Wie lange sollen die Beiträge sein? «Knapp und knackig», antwortete Peter Schäublin, «am besten mit einem Bild im Mittelpunkt und einem Link auf die Website.» Zu beachten sei zudem, dass manches Motiv, welches für Bauern selbstverständlich ist, für Konsumenten neu und überraschend sein kann. Zeitaufwand? Brütsch gab an, täglich eine halbe Stunde für die Pflege der sozialen Medien zu verwenden, Osterwalder derzeit etwa eine Stunde wöchentlich.

Verschiedene Medien miteinander verlinken

Véronique Keller fragte ausserdem, ob es nicht einfach reiche, eine Website zu betreiben. Osterwalder erzählte, sie hätte mit Facebook angefangen und erst später eine Website erstellt. Diese sei jedoch mit Kosten verbunden, was sich nicht bei jedem kleinen Hofladen lohnt.

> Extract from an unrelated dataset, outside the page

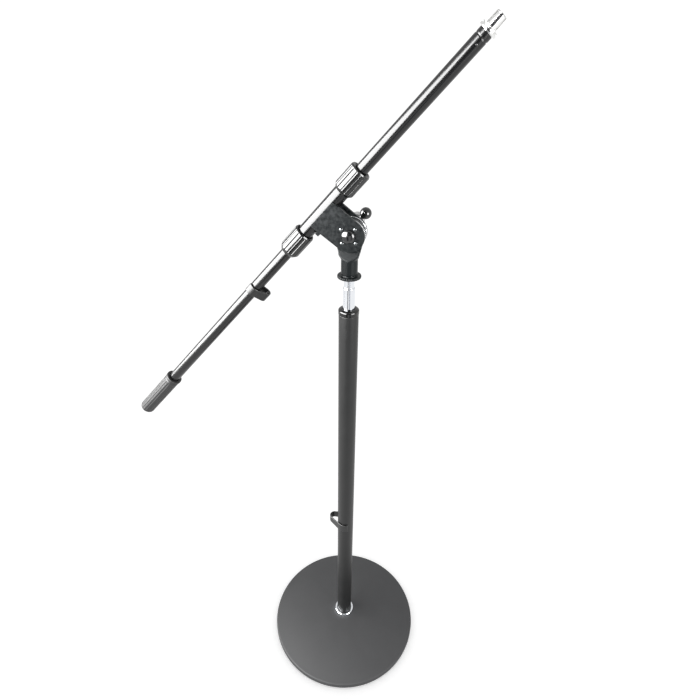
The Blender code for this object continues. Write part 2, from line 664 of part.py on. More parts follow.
def lower_clutch_profile():
    """The lower knob, measured downwards: an open mouth round the sleeve, and a taper to the rod."""
    mouth, foot = LOWER_CLUTCH_MOUTH, LOWER_CLUTCH_FOOT
    bore, rod_bore = SLEEVE_RADIUS + CLEARANCE, ROD_RADIUS + CLUTCH_ROD_PLAY
    taper = foot - LOWER_FOOT_TAPER
    return [
        (bore, mouth + CLUTCH_MOUTH_DEPTH), (CLUTCH_MOUTH_RADIUS, mouth), (CLUTCH_RIM_RADIUS, mouth),
        (CLUTCH_RADIUS, mouth + CLUTCH_RIM_HEIGHT), (CLUTCH_RADIUS, taper),
        (CLUTCH_RADIUS * 0.92, taper + LOWER_FOOT_TAPER * 0.5), (rod_bore + 0.8, foot), (rod_bore, foot),
        (rod_bore, COLLET_FAR + CLEARANCE), (bore, COLLET_FAR - COLLET_SEAT),
    ]


def build_clutches(boom_frame, materials):
    """The two clutch knobs: turning one squeezes its collet on the rod."""
    upside_down = Matrix.Rotation(math.pi, 4, "X")
    upper_frame = make_frame("upper_clutch_frame", (0.0, 0.0, 0.0), boom_frame)
    lower_frame = make_frame("lower_clutch_frame", (0.0, 0.0, 0.0), boom_frame)
    upper, lower = turned(upper_clutch_profile(), MEDIUM), turned(lower_clutch_profile(), MEDIUM)
    make_object("upper_clutch_knob", upper, materials["knob"], upper_frame)
    make_object("lower_clutch_knob", lower, materials["knob"], lower_frame, upside_down)


def build_rod(frame, materials):
    """The long boom rod, its end grip and the threaded tip that takes the microphone holder."""
    inner = ROD_RADIUS - ROD_WALL
    rod = tube_profile(inner, ROD_RADIUS, ROD_BOTTOM, ROD_TOP)
    make_object("boom_rod", turned(rod, MEDIUM), materials["boom"], frame)

    grip_bore = ROD_RADIUS + CLEARANCE
    floor = ROD_BOTTOM - CLEARANCE
    end = arc((GRIP_RADIUS - 4.0, GRIP_BOTTOM + 4.0), 4.0, -90.0, 0.0, 5)
    grip = [(0.0, GRIP_BOTTOM)] + end + [
        (GRIP_RADIUS, GRIP_TOP - 4.0), (GRIP_LIP_RADIUS, GRIP_TOP - 3.0), (GRIP_LIP_RADIUS, GRIP_TOP - 0.6),
        (GRIP_LIP_RADIUS - 0.6, GRIP_TOP), (grip_bore, GRIP_TOP), (grip_bore, floor), (0.0, floor),
    ]
    make_object("end_grip", turned(grip, MEDIUM), materials["grip"], frame)

    spigot = inner - CLEARANCE
    seat = ROD_TOP + CLEARANCE
    bush = [
        (TIP_BORE_RADIUS, seat - TIP_SPIGOT_LENGTH), (spigot, seat - TIP_SPIGOT_LENGTH), (spigot, seat),
        (TIP_FLANGE_RADIUS, seat), (TIP_FLANGE_RADIUS, TIP_FLANGE_TOP - 1.0),
        (TIP_FLANGE_RADIUS - 1.0, TIP_FLANGE_TOP), (TIP_BORE_RADIUS, TIP_FLANGE_TOP),
    ]
    make_object("tip_bush", turned(bush, MEDIUM), materials["chrome"], frame)
    stud_seat = TIP_FLANGE_TOP + CLEARANCE
    shank = TIP_BORE_RADIUS - CLEARANCE
    stud = [
        (0.0, seat - TIP_SPIGOT_LENGTH + 3.0), (shank, seat - TIP_SPIGOT_LENGTH + 3.0), (shank, stud_seat),
        (TIP_STUD_RADIUS, stud_seat), (TIP_STUD_RADIUS, TIP_STUD_TOP - 1.2),
        (TIP_STUD_RADIUS - 1.2, TIP_STUD_TOP), (0.0, TIP_STUD_TOP),
    ]
    make_object("tip_stud", turned(stud, MEDIUM), materials["chrome"], frame)


def build_rod_clip(frame, materials):
    """The cable clip on the boom rod, its pocket on the side towards the mast."""
    path = teardrop_path(
        ROD_CLIP_BAND, ROD_CLIP_POCKET, ROD_CLIP_REACH, ROD_CLIP_BEARING, ROD_CLIP_FRONT, ROD_CLIP_REAR
    )
    path = [(x, -y, depth) for x, y, depth in path]
    shape = strap(path, ROD_CLIP_THICKNESS, ROD_CLIP_HEIGHT_AT_TUBE, ROD_CLIP_HEIGHT_AT_POCKET)
    make_object("boom_cable_clip", shape, materials["clip"], frame)


def main():
    clear_scene()
    materials = {
        "rubber": make_material("sole_rubber", (0.03, 0.03, 0.03), 0.9),
        "base": make_material("base_powder_coat", (0.075, 0.077, 0.08), 0.75),
        "mast": make_material("mast_powder_coat", (0.025, 0.025, 0.027), 0.45),
        "boom": make_material("boom_paint", (0.022, 0.022, 0.025), 0.3),
        "bracket": make_material("bracket_paint", (0.03, 0.036, 0.04), 0.5),
        "chrome": make_material("chrome_plate", (0.75, 0.76, 0.78), 0.12, 1.0),
        "steel": make_material("zinc_steel", (0.55, 0.55, 0.55), 0.35, 1.0),
        "steel_dark": make_material("blackened_steel", (0.04, 0.04, 0.04), 0.4, 1.0),
        "disc": make_material("disc_steel", (0.7, 0.71, 0.72), 0.3, 1.0),
        "rivet": make_material("rivet_steel", (0.45, 0.46, 0.48), 0.3, 1.0),
        "cap": make_material("cap_plastic", (0.012, 0.012, 0.013), 0.2),
        "clip": make_material("clip_plastic", (0.02, 0.02, 0.02), 0.45),
        "knob": make_material("knob_plastic", (0.018, 0.018, 0.018), 0.25),
        "grip": make_material("grip_rubber", (0.045, 0.045, 0.047), 0.65),
        "handle": make_material("handle_plastic", (0.03, 0.03, 0.03), 0.4),
        "ball": make_material("ball_plastic", (0.015, 0.016, 0.016), 0.15),
        "nylon": make_material("bush_nylon", (0.5, 0.5, 0.48), 0.6),
    }
    base_frame = make_frame("base_frame", (0.0, 0.0, 0.0))
    seat = build_base(base_frame, materials)
    build_mast(base_frame, seat, materials)
    mast_clip_frame = make_frame("mast_clip_frame", (0.0, 0.0, MAST_CLIP_HEIGHT), base_frame)
    build_mast_clip(mast_clip_frame, materials)

    slide_frame = make_frame("height_frame", (0.0, 0.0, PIVOT_HEIGHT), base_frame)
    build_inner_tube(slide_frame, materials)
    ring_frame = make_frame("lock_ring_frame", (0.0, 0.0, 0.0), slide_frame)
    build_lock_ring(ring_frame, materials)
    head_frame = make_frame("head_frame", (0.0, 0.0, 0.0), slide_frame)
    build_head(head_frame, materials)

    tilt_frame = make_frame("tilt_frame", (0.0, 0.0, 0.0), head_frame, 90.0 - BOOM_ELEVATION)
    build_bracket(tilt_frame, materials)
    build_pivot_bolt(tilt_frame, materials)
    handle_frame = make_frame("handle_frame", (0.0, 0.0, 0.0), tilt_frame, BOOM_ELEVATION - 90.0)
    build_handle(handle_frame, materials)

    boom_frame = make_frame("boom_frame", (-BOOM_OFFSET, 0.0, 0.0), tilt_frame)
    build_sleeve(boom_frame, materials)
    build_clutches(boom_frame, materials)
    rod_frame = make_frame("rod_frame", (0.0, 0.0, 0.0), boom_frame)
    build_rod(rod_frame, materials)
    rod_clip_frame = make_frame("rod_clip_frame", (0.0, 0.0, ROD_CLIP_STATION), rod_frame)
    build_rod_clip(rod_clip_frame, materials)


main()
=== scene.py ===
"""Looks of a boom microphone stand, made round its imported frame.

Each sub-assembly is a class that holds its sizes, builds its meshes and gives them their finish.
Sizes are in millimetres and angles in degrees. Shapes are worked in their own axes, Z along the
part's own length, and are then placed in the frame, which is in metres.
"""

from __future__ import annotations

import json
import logging
import math
from collections.abc import Callable, Sequence
from dataclasses import dataclass
from enum import Enum

import bmesh
import bpy
from mathutils import Matrix, Vector

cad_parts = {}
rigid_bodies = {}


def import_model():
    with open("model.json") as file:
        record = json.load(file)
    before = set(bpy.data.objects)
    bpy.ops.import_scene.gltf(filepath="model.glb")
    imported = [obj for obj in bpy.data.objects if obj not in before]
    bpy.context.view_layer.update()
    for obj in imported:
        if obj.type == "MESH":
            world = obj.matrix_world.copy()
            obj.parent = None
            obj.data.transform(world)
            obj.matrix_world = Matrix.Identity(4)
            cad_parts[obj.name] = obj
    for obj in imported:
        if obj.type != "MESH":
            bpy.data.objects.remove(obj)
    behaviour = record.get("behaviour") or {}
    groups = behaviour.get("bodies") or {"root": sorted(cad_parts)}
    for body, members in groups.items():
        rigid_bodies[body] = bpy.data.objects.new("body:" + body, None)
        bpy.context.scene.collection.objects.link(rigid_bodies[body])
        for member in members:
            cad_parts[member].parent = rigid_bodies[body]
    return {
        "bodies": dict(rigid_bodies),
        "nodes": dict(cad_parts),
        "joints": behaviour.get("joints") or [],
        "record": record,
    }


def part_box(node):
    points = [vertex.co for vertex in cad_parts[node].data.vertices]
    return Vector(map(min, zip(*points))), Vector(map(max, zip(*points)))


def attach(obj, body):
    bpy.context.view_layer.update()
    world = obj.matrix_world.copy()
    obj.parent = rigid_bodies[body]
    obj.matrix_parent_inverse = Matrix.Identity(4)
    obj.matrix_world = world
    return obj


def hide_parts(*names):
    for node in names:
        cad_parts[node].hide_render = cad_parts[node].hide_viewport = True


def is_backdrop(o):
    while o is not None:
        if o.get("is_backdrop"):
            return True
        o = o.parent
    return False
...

Brütsch sagte, die Website sei für ihren Betrieb vor allem wegen dem Onlineshop wichtig. «Eine Website bietet mehr Fülle, Medien wie Facebook und Instagram dafür mehr Häppchen», fasste Schäublin zusammen. «Beides lässt sich gut miteinander verbinden.»

 

Tipps für Einsteiger

Dies sind Ratschläge der Referent(innen) für die Präsentation eines Betriebs in den sozialen Medien:

  • Begeisterung für die eigenen Produkte zeigen
  • Geschichten erzählen
  • Interessant sind auch Kleinigkeiten, Alltägliches
  • Beitragslänge: Kurz und knackig
  • Sich vernetzen und eine Community aufbauen
  • Auf Gegenseitigkeit setzen: Auch bei anderen liken und kommentieren
  • Bilder und Filme einbinden
  • Kosten minimieren: Möglichst viel selber machen, auch die Homepage. Die heutigen Webdesigntools sind nicht mehr nur für Profis.